William "Spook" Spann sued Tennessee Wildlife Resource Agency officials and his former cameraman, Thomas Southerland, last summer. Spann, host of the Pursuit Channel hunting show "Spook Nation," claims the TWRA was a "rogue agency" that spent countless hours "terrorizing his family," according to his lawsuit.

Spann allegedly killed a trophy buck in Kansas in 2007 and it was featured in two hunting magazines. He claims that the TWRA questioned Southerland in order to get footage of the buck. Officers seized the buck rack from Spann's house in 2011 and charged him with hunting with the wrong license and illegally transporting the buck from Kansas to his primary residence in Tennessee.

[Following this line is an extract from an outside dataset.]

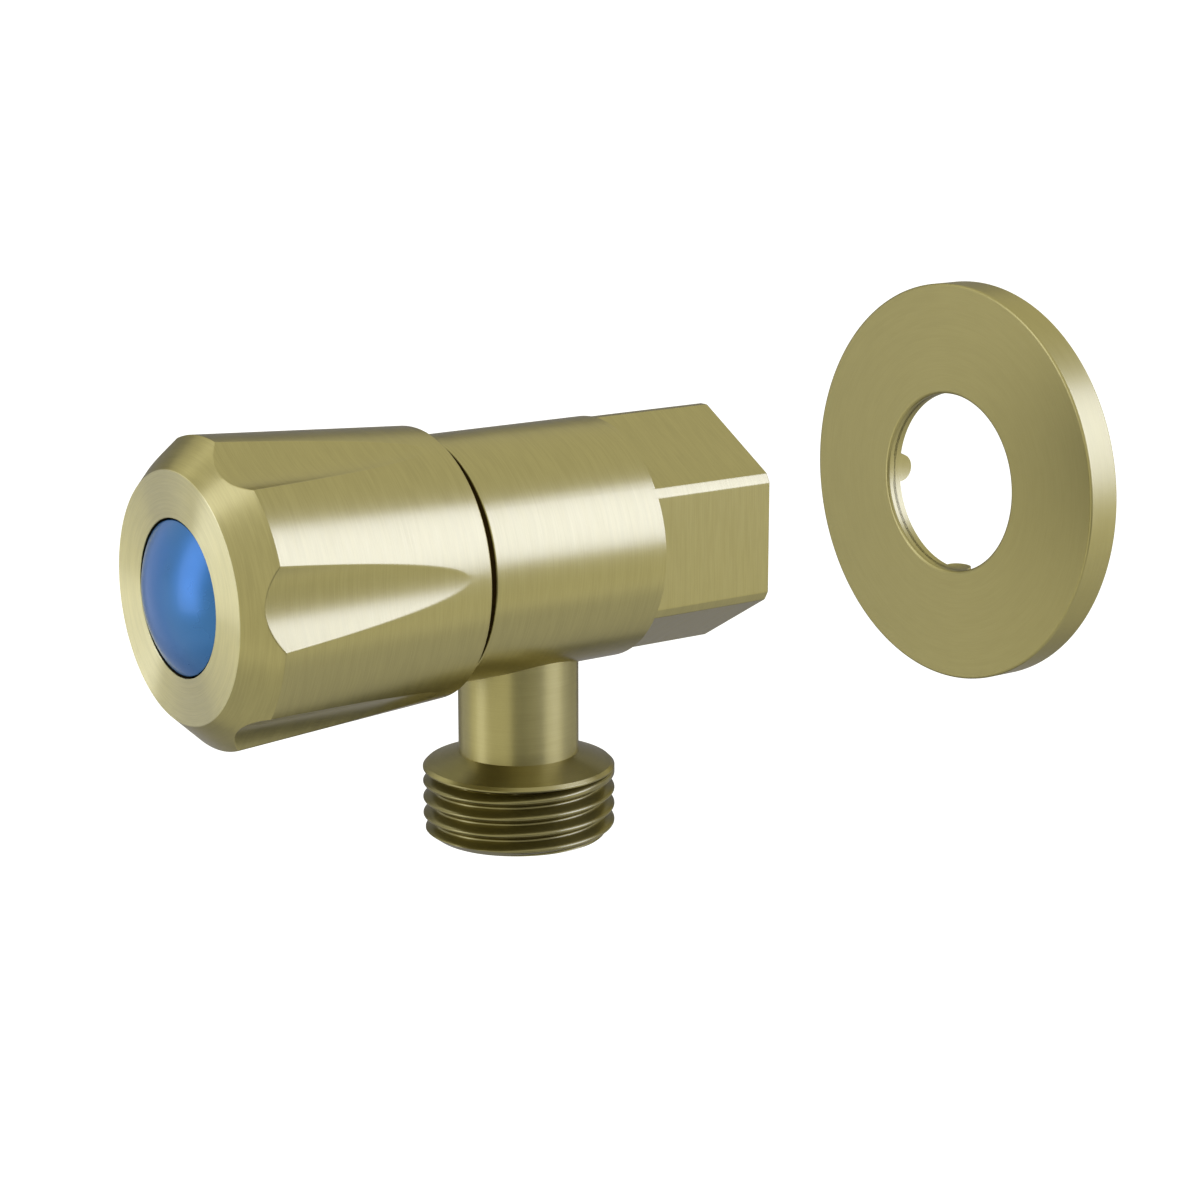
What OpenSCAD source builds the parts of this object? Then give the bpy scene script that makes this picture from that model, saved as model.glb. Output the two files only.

He pleaded guilty in 2013 to a reduced misdemeanor for unlawful transportation of the illegally hunted buck and was prohibited from hunting anywhere in the country for six months as part of his probation.

The hunting show host claims Southerland quit working for him in 2013 to go undercover for the TWRA, which allegedly proceeded to set up several cameras on three of Spann's farms. A Kansas federal court found that he had violated his probation after cameras captured him dressed in camouflage "accompanying other hunters and participating to a degree that constituted 'hunting,'" the ruling states.

Spann alleges "constant and unreasonable surveillance" by the TWRA, including agents seen on streets near his home. However, U.S. District Judge Kevin Sharp granted TWRA's motion to dismiss July 17, ruling that Spann has not shown a violation of his rights.

"The amended complaint offers only vague invocations of the Fourth, Fifth and Fourteenth Amendments, leaving the court to fully articulate each amendment's protections and apply them to the corresponding facts," the judge wrote. "Despite the court's efforts to elucidate the specifics of these claims, the facts alleged, even when viewed in the light most favorable to plaintiff, fail to show plaintiff has been deprived of a constitutional right."

Sharp wrote that Spann makes only passing references to alleged Fifth and Fourteenth Amendment violations and the judge treated his claim as a Fourth Amendment allegation because it is based on an allegedly unreasonable search and seizure.

Using that analysis, the judge ruled that his farms are open fields and an expectation of privacy should not apply to them the same way it does to the inside of a home. Sharp also held that a search of Spann's home in February 2014 was legitimate because the warrant was based on probable cause related to cell phones that authorities believed had evidence that Spann violated hunting and wildlife laws.

The judge emphasized that Spann would not have a claim even if the warrant was not supported by probable cause because of government immunity.

"For the sake of completeness, the court notes that even if the surveillance of plaintiff's farms of search of his residence were unreasonable, defendants would be protected from liability by qualified immunity," Sharp wrote. The judge noted that Southerland would also be protected by immunity if he participated in the TWRA search.